If you’re going to use a booster, I’d pop extra time right before the end-game when only the orange and top exits remain. That’s where most runs feel tight.


Mistakes, Fixes, and Logic You Can Reuse in Other Gecko Out Levels

Common Mistakes on Gecko Out Level 86 (and How to Fix Them)

  1. Parking a body in the central shaft
    Fix: Treat the space above the “8” as a highway, not a garage. Any gecko that goes in there must either exit or immediately slide back out.

  2. Clearing the orange gecko too early
    Fix: Leave orange for last. Use it only when other geckos can no longer be trapped by its massive body.

  3. Over-twisting gang geckos at the bottom
    Fix: Draw smooth, wide paths for gang geckos that hug walls and corners, never cutting across the middle.

  4. Ignoring thaw timers on frozen exits
    Fix: Don’t send heads toward frozen exits too early; you’ll just block the path while waiting. Work on other geckos until you see the ice nearly gone.

  5. Panicking as the timer drops
    Fix: Accept that the first second is for planning. After that, trust your plan and commit. Gecko Out 86 rewards confidence more than micro-optimizing every tile.

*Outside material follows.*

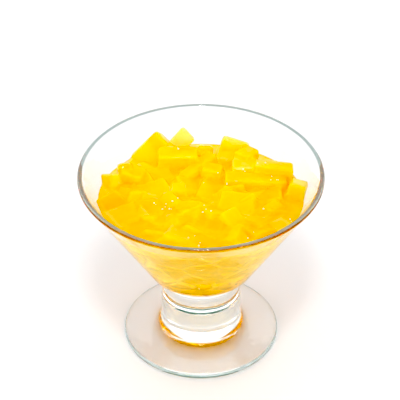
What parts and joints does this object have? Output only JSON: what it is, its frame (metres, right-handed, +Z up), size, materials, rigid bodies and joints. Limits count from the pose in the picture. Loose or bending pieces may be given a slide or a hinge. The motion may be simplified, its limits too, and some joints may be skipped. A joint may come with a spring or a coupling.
{
  "type": "coconut jelly in a footed dessert glass",
  "caption": "Cut yellow jelly chunks heaped in a clear cone-shaped dessert glass with a thick short stem and a round foot.",
  "frame": {"origin": "centre of the foot's flat underside, on the surface that the glass stands on", "axes": "+Z up along the glass's axis; -Y towards the viewer of the picture, +X to the viewer's right"},
  "size_m": [0.12, 0.12, 0.0999],
  "materials": {
    "glass": "clear, polished",
    "jelly": "wet, shiny and slightly see-through"
  },
  "bodies": {
    "root": {"glass": "glass", "jelly": "jelly"}
  },
  "joints": []
}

Reusing This Logic on Other Levels

The habits you build on Gecko Out Level 86 pay off on other tricky boards:

  • On knot-heavy levels, always clear short or peripheral geckos first, saving the longest body for last.
  • On gang-gecko boards, route gangs along edges and corners so their shared body doesn’t strangle the center.
  • On frozen-exit levels, schedule moves so the geckos that need the thawed exits are the ones you handle near the end.

In other words: think like traffic control, not like a speedrunner dragging randomly.

Final Encouragement

Gecko Out Level 86 looks brutal the first time you see that tangle of bodies and frozen exits, but it’s absolutely beatable with a clear plan. Once you treat the central lane as sacred, clear the bottom gangs first, and save the giant orange gecko for last, the whole thing unfolds in a really satisfying chain. Stick with that order for a few runs, and you’ll feel Gecko Out 86 go from “impossible” to “I can’t believe I used to struggle with this.”